Esa mirada gatuna

A pesar de mi manifiesto amor por prácticamente todos los bichos, sean bípedos, cuadrúpedos, mamíferos, ovíparos o reptantes, nunca he ocultado el asquito que me producen los de la familia de los hirudíneos, también conocidos por sanguijuelas (uno de cuyos principales representantes es mi suegra aún a riesgo de que me encienda dos velas negras), el odio a las gaviotas que se cagan en mi coche o los insanos deseos de aniquilación permanente hacia los gatos cada vez que descubría una serie de círculos amarillos en el césped de mi casa, allá donde hacía aguas menores el gato mas chulo del barrio cuando se paseaba por el jardín que con mi esfuerzo y manitas (más las de la parienta) plantamos, regamos, replantamos y corté mil y una veces.
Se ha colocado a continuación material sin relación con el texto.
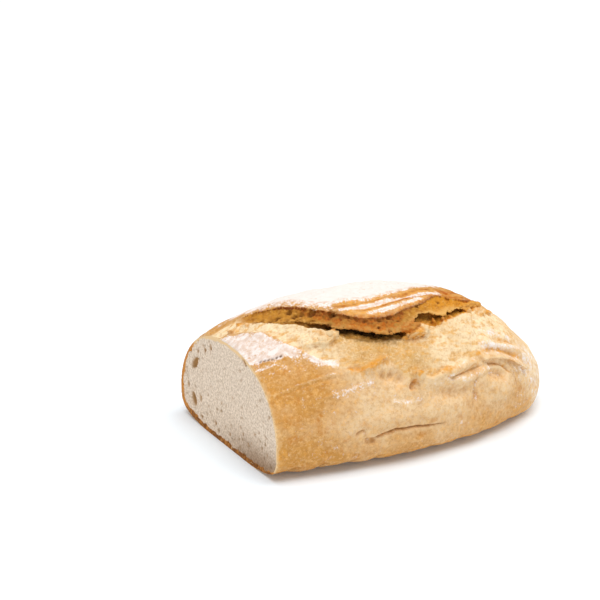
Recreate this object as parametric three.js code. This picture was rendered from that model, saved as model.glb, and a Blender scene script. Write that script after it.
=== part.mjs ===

Sin embargo, aquí mi vecina tiene una minina persa blanquita, peluda, tranquila hasta decir basta, con esos ojazos cada uno de su color a lo David Bowie y esa mirada gatuna de no haber roto un plato en su vida que casi me ha reconciliado con la especie.

Por lo menos hasta que algún otro gato vuelva a llenar mi césped de círculos amarillos. En ese momento seguramente vuelvan a pasar por mi cabeza ideas sobre los métodos que me hubiera gustado aplicar antes.